Emit the exact text of every line from the line with "Write part 2" to the line with "return CREASE_DROP * t * t", both ends included. No other output is expected.

**DATA LISTING**:
:::::

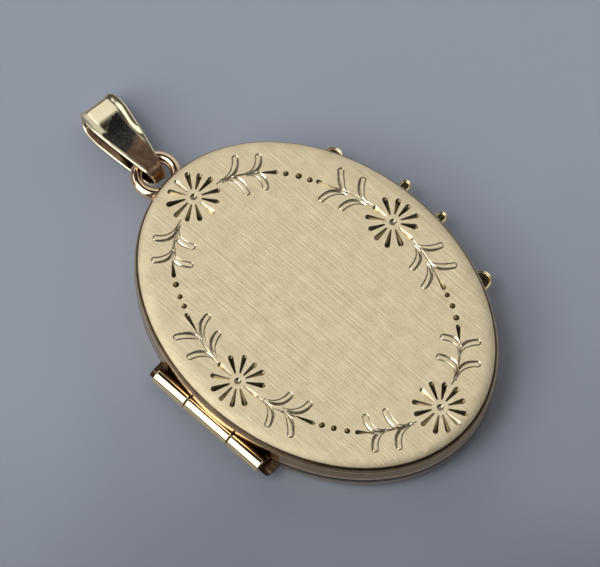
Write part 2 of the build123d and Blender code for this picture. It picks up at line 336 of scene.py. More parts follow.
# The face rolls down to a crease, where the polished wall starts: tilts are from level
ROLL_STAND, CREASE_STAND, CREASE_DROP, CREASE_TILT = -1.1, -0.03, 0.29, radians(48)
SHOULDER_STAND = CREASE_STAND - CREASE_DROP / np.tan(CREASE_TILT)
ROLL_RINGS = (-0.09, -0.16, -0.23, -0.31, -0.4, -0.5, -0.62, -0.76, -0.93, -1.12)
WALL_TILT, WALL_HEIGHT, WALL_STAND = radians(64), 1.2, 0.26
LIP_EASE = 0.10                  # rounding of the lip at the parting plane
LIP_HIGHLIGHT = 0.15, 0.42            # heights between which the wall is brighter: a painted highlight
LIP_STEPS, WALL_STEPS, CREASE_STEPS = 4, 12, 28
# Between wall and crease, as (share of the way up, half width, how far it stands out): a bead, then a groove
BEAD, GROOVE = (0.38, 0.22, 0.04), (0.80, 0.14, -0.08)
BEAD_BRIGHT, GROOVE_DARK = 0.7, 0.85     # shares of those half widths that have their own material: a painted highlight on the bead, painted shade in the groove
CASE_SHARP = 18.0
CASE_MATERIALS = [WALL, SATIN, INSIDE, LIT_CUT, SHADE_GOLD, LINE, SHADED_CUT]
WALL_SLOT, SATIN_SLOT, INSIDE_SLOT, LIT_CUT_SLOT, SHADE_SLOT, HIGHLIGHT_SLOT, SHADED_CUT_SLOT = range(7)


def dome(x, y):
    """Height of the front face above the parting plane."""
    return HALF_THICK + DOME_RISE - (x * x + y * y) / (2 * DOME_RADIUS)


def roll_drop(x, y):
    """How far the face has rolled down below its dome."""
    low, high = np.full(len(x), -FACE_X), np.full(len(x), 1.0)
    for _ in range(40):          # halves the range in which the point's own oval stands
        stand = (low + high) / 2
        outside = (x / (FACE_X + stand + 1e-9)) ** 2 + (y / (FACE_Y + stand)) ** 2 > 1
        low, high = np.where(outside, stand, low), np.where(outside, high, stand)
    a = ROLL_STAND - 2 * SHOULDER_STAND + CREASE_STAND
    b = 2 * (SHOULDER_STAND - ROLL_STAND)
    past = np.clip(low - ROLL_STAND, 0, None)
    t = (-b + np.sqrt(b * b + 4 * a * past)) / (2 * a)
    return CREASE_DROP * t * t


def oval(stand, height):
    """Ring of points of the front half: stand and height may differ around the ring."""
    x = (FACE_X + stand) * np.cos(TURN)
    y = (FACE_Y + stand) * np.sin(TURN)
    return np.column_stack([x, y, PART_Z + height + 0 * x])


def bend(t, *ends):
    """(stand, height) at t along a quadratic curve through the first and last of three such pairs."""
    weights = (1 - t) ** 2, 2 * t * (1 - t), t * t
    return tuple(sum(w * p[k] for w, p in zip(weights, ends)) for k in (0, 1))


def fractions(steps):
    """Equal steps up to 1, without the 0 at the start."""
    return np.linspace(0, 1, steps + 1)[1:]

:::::

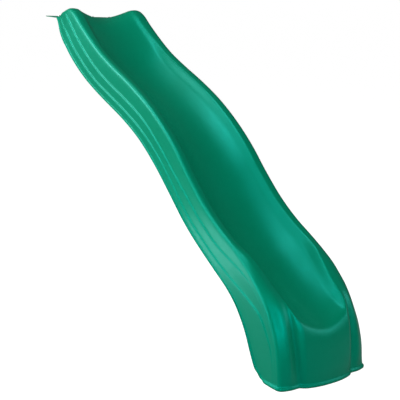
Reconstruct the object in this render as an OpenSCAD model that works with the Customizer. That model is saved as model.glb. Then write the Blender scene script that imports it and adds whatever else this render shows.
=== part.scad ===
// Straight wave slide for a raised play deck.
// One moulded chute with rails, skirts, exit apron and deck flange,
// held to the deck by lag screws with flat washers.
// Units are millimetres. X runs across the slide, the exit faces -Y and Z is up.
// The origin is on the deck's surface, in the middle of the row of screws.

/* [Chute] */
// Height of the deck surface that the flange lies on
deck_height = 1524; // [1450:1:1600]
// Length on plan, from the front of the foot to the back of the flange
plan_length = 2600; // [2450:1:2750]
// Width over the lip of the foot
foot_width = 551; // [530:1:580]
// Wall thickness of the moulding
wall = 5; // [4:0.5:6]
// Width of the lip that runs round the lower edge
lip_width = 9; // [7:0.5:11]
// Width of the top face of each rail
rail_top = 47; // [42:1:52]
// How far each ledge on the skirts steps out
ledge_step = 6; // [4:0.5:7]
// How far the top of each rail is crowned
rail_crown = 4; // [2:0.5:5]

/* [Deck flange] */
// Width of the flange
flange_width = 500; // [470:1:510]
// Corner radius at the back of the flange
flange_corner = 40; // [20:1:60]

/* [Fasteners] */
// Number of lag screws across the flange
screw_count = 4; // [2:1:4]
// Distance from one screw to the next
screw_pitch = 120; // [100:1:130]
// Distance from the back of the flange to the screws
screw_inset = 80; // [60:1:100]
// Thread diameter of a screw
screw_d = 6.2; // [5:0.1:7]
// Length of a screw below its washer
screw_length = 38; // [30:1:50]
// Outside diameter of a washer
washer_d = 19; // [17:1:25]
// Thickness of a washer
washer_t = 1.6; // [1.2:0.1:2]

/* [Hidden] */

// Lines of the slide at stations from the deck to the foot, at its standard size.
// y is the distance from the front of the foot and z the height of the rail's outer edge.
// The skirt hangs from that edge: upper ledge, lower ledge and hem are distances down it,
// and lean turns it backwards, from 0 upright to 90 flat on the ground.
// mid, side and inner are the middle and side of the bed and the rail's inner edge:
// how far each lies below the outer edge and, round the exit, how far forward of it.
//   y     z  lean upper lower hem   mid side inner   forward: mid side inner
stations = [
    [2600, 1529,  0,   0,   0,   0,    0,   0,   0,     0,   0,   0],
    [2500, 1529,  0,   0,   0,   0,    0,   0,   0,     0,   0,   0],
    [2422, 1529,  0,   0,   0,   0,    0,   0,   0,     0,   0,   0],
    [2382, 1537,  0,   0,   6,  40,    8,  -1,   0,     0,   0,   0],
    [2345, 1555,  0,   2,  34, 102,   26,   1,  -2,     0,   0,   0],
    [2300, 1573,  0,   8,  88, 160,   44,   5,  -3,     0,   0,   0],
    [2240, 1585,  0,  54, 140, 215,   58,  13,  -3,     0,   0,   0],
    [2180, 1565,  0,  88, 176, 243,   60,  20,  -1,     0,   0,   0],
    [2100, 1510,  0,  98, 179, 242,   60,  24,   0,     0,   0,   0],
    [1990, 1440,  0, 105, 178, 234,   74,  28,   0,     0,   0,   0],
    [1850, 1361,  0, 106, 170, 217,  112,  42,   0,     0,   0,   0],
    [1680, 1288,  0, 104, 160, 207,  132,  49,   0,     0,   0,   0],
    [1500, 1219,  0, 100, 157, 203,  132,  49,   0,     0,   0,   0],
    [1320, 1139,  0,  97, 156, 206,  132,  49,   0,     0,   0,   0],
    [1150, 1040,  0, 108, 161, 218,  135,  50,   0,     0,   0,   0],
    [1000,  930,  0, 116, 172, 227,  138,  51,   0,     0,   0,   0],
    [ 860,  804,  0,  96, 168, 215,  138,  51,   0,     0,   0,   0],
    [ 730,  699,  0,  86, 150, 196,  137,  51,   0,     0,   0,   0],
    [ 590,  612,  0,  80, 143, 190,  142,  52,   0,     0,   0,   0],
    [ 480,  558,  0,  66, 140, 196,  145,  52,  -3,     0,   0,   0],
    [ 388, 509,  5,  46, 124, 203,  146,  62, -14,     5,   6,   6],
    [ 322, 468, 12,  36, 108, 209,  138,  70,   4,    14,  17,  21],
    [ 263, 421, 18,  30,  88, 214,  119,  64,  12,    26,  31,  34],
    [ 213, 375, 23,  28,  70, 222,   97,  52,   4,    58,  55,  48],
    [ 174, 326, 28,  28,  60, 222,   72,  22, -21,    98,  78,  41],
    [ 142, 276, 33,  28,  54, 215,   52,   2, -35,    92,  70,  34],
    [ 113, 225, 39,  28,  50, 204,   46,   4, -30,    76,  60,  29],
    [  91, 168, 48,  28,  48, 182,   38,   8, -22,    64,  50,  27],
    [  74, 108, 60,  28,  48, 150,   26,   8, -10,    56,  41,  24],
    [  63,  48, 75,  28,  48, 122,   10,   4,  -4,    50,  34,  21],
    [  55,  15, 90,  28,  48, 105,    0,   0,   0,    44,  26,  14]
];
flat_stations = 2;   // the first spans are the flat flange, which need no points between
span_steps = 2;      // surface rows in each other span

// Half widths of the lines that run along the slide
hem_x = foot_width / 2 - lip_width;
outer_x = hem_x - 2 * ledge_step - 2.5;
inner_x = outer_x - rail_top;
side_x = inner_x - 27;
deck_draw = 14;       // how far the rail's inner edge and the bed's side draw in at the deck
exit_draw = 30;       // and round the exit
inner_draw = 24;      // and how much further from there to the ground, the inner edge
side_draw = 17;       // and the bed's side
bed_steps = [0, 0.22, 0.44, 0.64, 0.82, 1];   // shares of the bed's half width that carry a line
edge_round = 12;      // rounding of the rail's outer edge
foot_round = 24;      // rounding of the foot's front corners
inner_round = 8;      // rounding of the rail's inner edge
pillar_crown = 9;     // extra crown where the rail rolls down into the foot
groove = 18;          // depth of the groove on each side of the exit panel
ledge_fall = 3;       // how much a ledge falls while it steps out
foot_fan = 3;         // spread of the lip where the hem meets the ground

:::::

**FINAL RESULT**:
Write part 2 of the build123d and Blender code for this picture. It picks up at line 336 of scene.py. More parts follow.
# The face rolls down to a crease, where the polished wall starts: tilts are from level
ROLL_STAND, CREASE_STAND, CREASE_DROP, CREASE_TILT = -1.1, -0.03, 0.29, radians(48)
SHOULDER_STAND = CREASE_STAND - CREASE_DROP / np.tan(CREASE_TILT)
ROLL_RINGS = (-0.09, -0.16, -0.23, -0.31, -0.4, -0.5, -0.62, -0.76, -0.93, -1.12)
WALL_TILT, WALL_HEIGHT, WALL_STAND = radians(64), 1.2, 0.26
LIP_EASE = 0.10                  # rounding of the lip at the parting plane
LIP_HIGHLIGHT = 0.15, 0.42            # heights between which the wall is brighter: a painted highlight
LIP_STEPS, WALL_STEPS, CREASE_STEPS = 4, 12, 28
# Between wall and crease, as (share of the way up, half width, how far it stands out): a bead, then a groove
BEAD, GROOVE = (0.38, 0.22, 0.04), (0.80, 0.14, -0.08)
BEAD_BRIGHT, GROOVE_DARK = 0.7, 0.85     # shares of those half widths that have their own material: a painted highlight on the bead, painted shade in the groove
CASE_SHARP = 18.0
CASE_MATERIALS = [WALL, SATIN, INSIDE, LIT_CUT, SHADE_GOLD, LINE, SHADED_CUT]
WALL_SLOT, SATIN_SLOT, INSIDE_SLOT, LIT_CUT_SLOT, SHADE_SLOT, HIGHLIGHT_SLOT, SHADED_CUT_SLOT = range(7)


def dome(x, y):
    """Height of the front face above the parting plane."""
    return HALF_THICK + DOME_RISE - (x * x + y * y) / (2 * DOME_RADIUS)


def roll_drop(x, y):
    """How far the face has rolled down below its dome."""
    low, high = np.full(len(x), -FACE_X), np.full(len(x), 1.0)
    for _ in range(40):          # halves the range in which the point's own oval stands
        stand = (low + high) / 2
        outside = (x / (FACE_X + stand + 1e-9)) ** 2 + (y / (FACE_Y + stand)) ** 2 > 1
        low, high = np.where(outside, stand, low), np.where(outside, high, stand)
    a = ROLL_STAND - 2 * SHOULDER_STAND + CREASE_STAND
    b = 2 * (SHOULDER_STAND - ROLL_STAND)
    past = np.clip(low - ROLL_STAND, 0, None)
    t = (-b + np.sqrt(b * b + 4 * a * past)) / (2 * a)
    return CREASE_DROP * t * t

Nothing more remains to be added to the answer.